Мы дети, матерью проклятые
И проклинающие мать.
(«1917»)
Живая боль разрыва окрашивает мысли о смерти, о вечности, о Боге. Понятия общей вины и греха становятся ключевыми в осознании того, что произошло. В стихах нет прежнего уверенного знания, нет и гневных инвектив против большевиков. Вопросы… вопросы, на которые нет ответа. Настойчивость вопросительных интонаций происходит не от растерянности, которую при любых обстоятельствах трудно предположить в Гиппиус, а от выстраданной глубины этих вопросов. Ответы на них только у Бога, а честный человеческий ответ может быть лишь один: не знаю (стихотворение «Быть может»). Те же ответы, которые может дать Гиппиус, несут на себе печать трагической уверенности, превращающей один из таких ответов – стихотворение «Грех» – в грозное пророчество.
Она знала минуты слабости, отчаянья, смертельной усталости, но не изменила себе, не сдалась, не смирилась и, кажется, ничего не простила – ни Богу, ни людям. Мудрая просветленность в старости – возвращение к детской простоте отношений с миром, умиление перед жизнью, со всеми ее трагическими противоречиями, радостное согласие с ней – удел немногих. Мотив примирения как будто и звучит в ее стихах:
Преодолеть без утешенья,
Все пережить и все принять…
Но, сохраняясь в интонации, примирение завершается упреком Творцу, «любящей пустыне» и его несовершенному творению:
Но быть, как этот купол синий,
Как он, высокий и простой,
Склоняться любящей пустыней
Над нераскаянной землей.
(«Преодолеть без утешенья…»)
Стихи Гиппиус отозвались и зазвучали в поэзии Блока, в его ритмике, в его образности, но сохранили и свое, совершенно самостоятельное место в русской поэзии. Сама Гиппиус, как она пишет в «Автобиографической заметке», придавала значение только немногим из своих стихов и никогда не снисходила до их объяснения: «Если надо объяснять – не надо объяснять». Но о ее поэтическом творчестве писали и критики, и такие большие поэты, как Аннен-ский и Брюсов, Блок и Андрей Белый, Кузмин и Ходасевич.
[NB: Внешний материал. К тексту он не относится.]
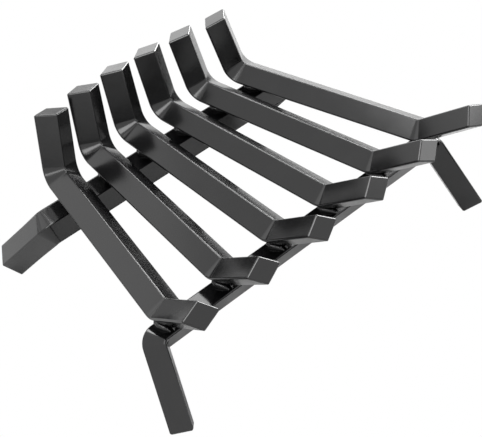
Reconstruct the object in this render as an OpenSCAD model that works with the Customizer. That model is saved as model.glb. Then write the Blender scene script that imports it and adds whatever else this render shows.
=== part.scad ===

В 1928 году известный в эмиграции критик, непримиримый политический противник Гиппиус, «красный» князь Д. П. Святополк-Мирский дал такую обобщенную характеристику ее поэзии: «Чем дальше мы отходим от символизма, тем более становится ясно, что 3. Гиппиус была едва ли не самым крупным поэтом „первого выпуска“ символической школы (90-х годов). Изо всех старших символистов 3. Гиппиус была самая русская, с самыми глубокими корнями в русской литературе… Одна Зинаида Николаевна добилась подлинных, прочных, совершенных достижений на путях метафизической поэзии. Ее метафизическая традиция восходит, с одной стороны, к Баратынскому и Тютчеву, с другой, к Достоевскому. С Тютчевым ее связь особенно ясна, хотя от нее был совершенно скрыт основной мир тютчевской поэзии, лежащий за „зримой оболочкой“ видимой природы, и даже сама видимая природа, – нет поэта более отрешенного от всего зримого, чем 3. Гиппиус. Но тон ее несомненно близок тютчевскому. Особенно сближает ее с ним то, что одна изо всех русских поэтов после него она создала настоящую поэзию политической инвективы. Даже написанные в состоянии крайнего озлобления стихи 1914–1918 годов – подлинно-поэтическая брань, достойная сравнения со стихами Тютчева на приезд австрийского эрцгерцога или на князя Суворова. Но главное ядро ее поэзии не это великолепное красноречие, а цикл стихов, единственных в русской литературе, в которых глубочайшие абстрактные переживания воплощены в образы изумительно-жуткой конкретности. Лучшие из них на свидригайловскую тему, о вечности – русской бане с пауками по углам, на тему о метафизической скуке, о метафизической пошлости, о безнадежном отсутствии огня и любви, о метафизической „липкости“ своей же души. Воплощающие мучительный внутренний опыт (опыт, родственный гоголевскому, в такой же мере, как и подпольно-свидригайловско-бобковскому опыту Достоевского), эти стихи исключительно оригинальны, и я не знаю ни на каком языке ничего на них похожего».